The markets watchdog Securities and Exchange Board (SEBI) is planning to make the initial public offering (IPO) process easier and faster by simplifying the entire procedures with a focus on reducing the listing time to four days from six now.
The SEBI has already reduced the listing time from the seven days in the past to six days after the close of the bidding. This still blocks the fund of an investor if she/he could not get the entire subscription locked in for those many days time.
Earlier, the regulator had ended the practice of allowing the issuer to block the entire subscription amount in demat accounts by allowing the money to be blocked in the investor's account through the Absa facility. This helped not blocking the investor's money in a third party account till the IPO process was over.
"We are further simplifying procedures and focussing on reducing the listing time for IPOs so that primary markets become more efficient. The focus is further cut down on the time taken for listing a company on an exchange after the IPO to four days from the six days now," SEBI chairman Ajay Tyagi told reporters at an investment banking summit here today.
Noting that the IPO markets are very satisfying, he said "the amount of funds raised through the primary issues this year is more than six years combined."
Crediting government policies and sustained reforms as well as improvement in ease of doing business, apart from enabling regulatory framework, he said formalisation of the economy after the note-ban, softer interest rate regime as well increasing public awareness about mutual funds have boosted demand side, while very good issues have helped the supply side.
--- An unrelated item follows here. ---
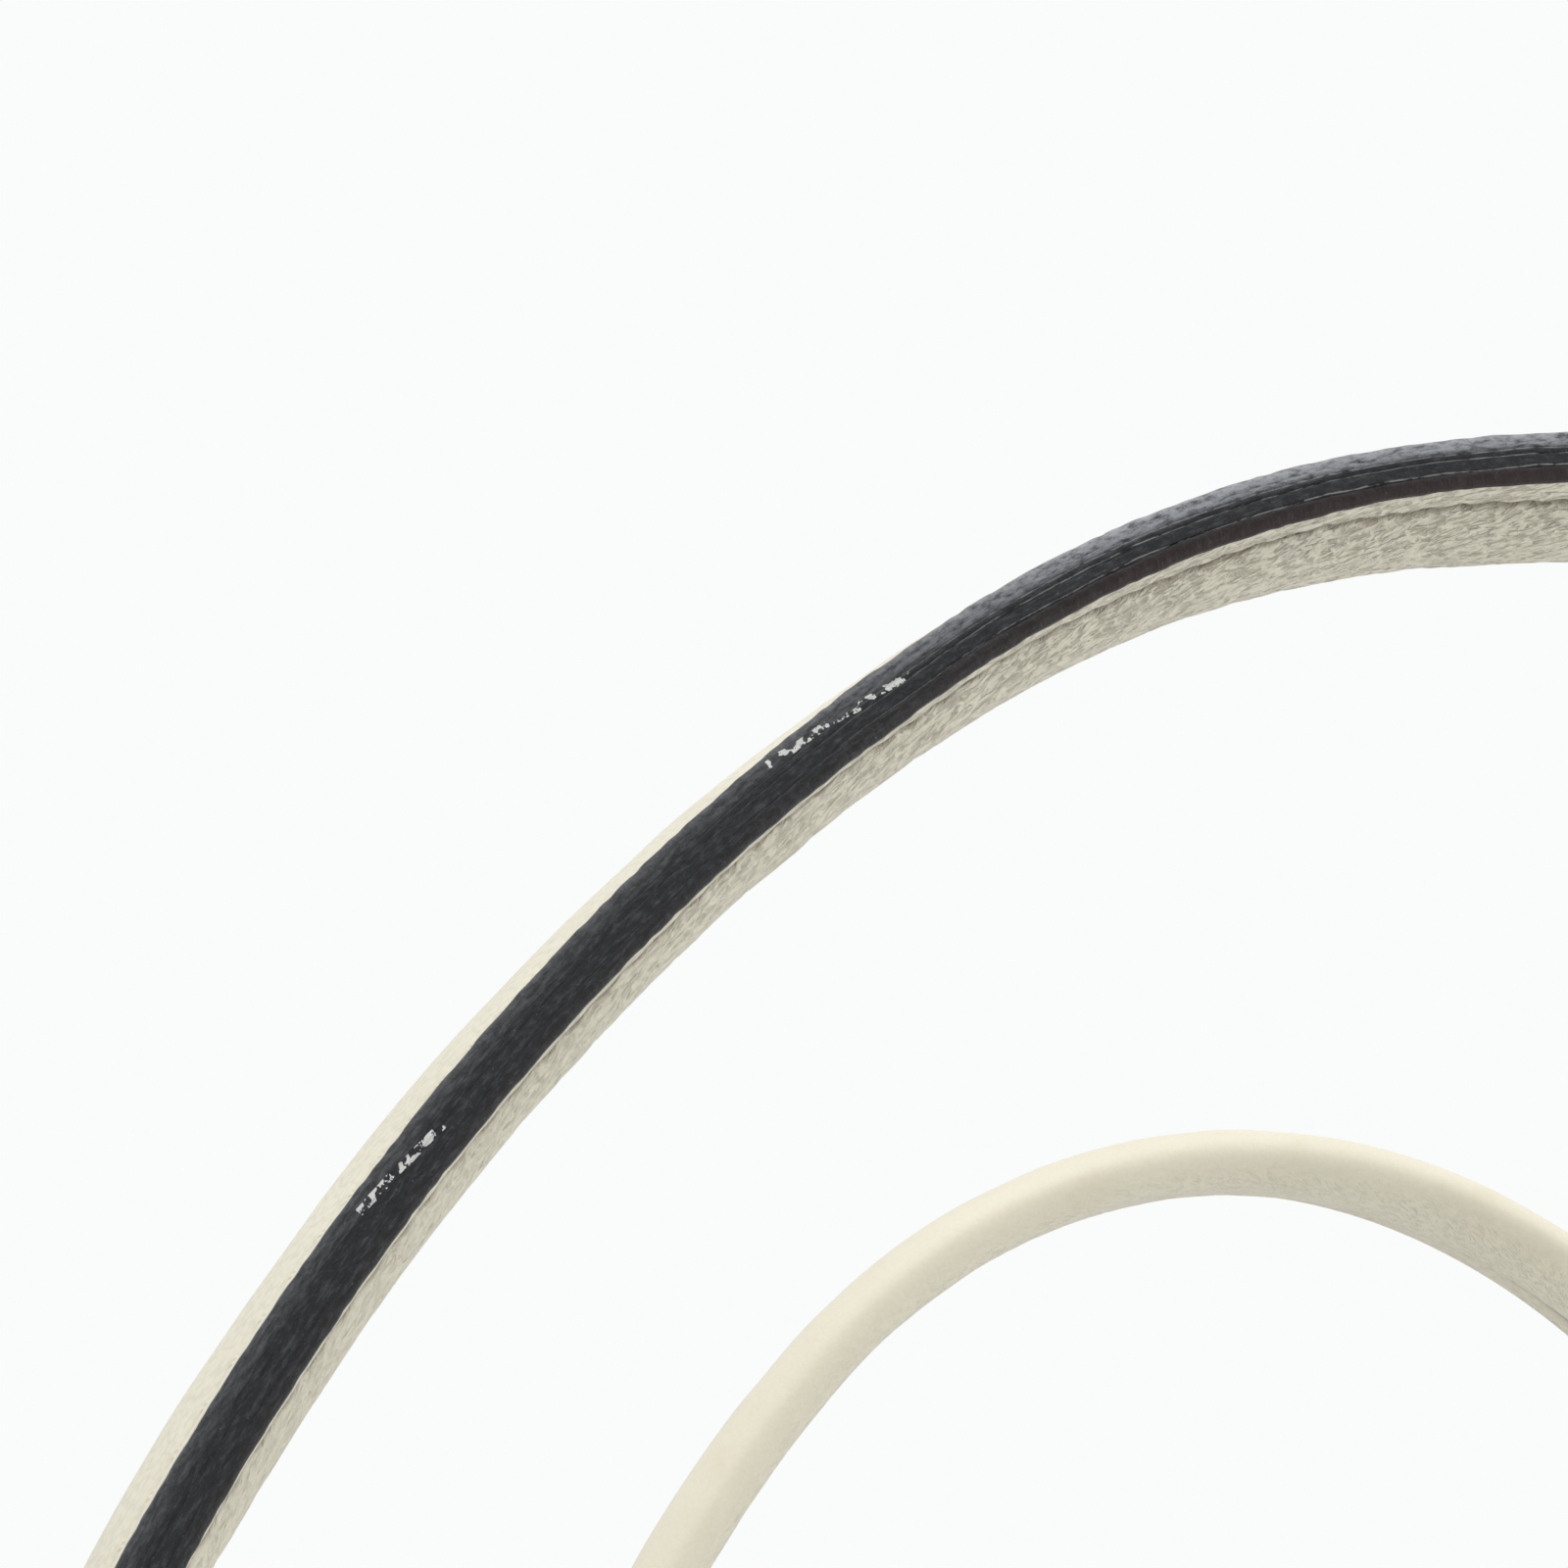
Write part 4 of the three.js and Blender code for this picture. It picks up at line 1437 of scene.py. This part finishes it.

Underlining the need for stable regulations, Tyagi said as a regulator he wants to maintain a balance in regulations because any overburden will lead to lower investments from coming in to the economy.
On pending IPOs, he said of the 86 issues filed, SEBI has given final comments on 66 and 20 are pending.
Underlining the role of investment bankers in the success of IPOs and in increasing retail participation, he said "advisors should convince or advice issuers about the right pricing" so that there is something on the table of the investor as well.
Frowning upon the increasing tendency of promoters to tap the rights issues and the higher pricing of such stocks, Tyagi said ideally there should not be so much requirements as these companies are already public. The issues have been less this year. We will examine how to make it simpler.
Lauding the mutual funds for widening the investor participation in the markets through the MF route, he said the AUM of the industry is very good at over Rs 21 trillion now which is one-fifth of the banking sector.
Calling for more retail participation in the markets, he said at 1.5 crore this is still very low, but he noted that retail participation is more than doubling every year.
To help the MF industry grow in a more transparent manner, he said the SEBI has created a division exclusively to focus on mutual funds and working with the fund houses so that there is no miss-selling.
On the derivatives market, which he described as a good story in terms of turnover, he said the SEBI has come out with a consultation paper on derivatives and will take a final view by end of the financial year.
"Since there is criticism that uninformed investors are investing, we've received feedbacks on the consultation paper on the same and will take a view on investor protection soon," he said.
On the demand for interest rate options and money market futures, he said the exchanges are looking into both.
He said as of now as many as 27 central public sector entities are yet to achieve the minimum public float norms as government has given another one-year extension to them this year.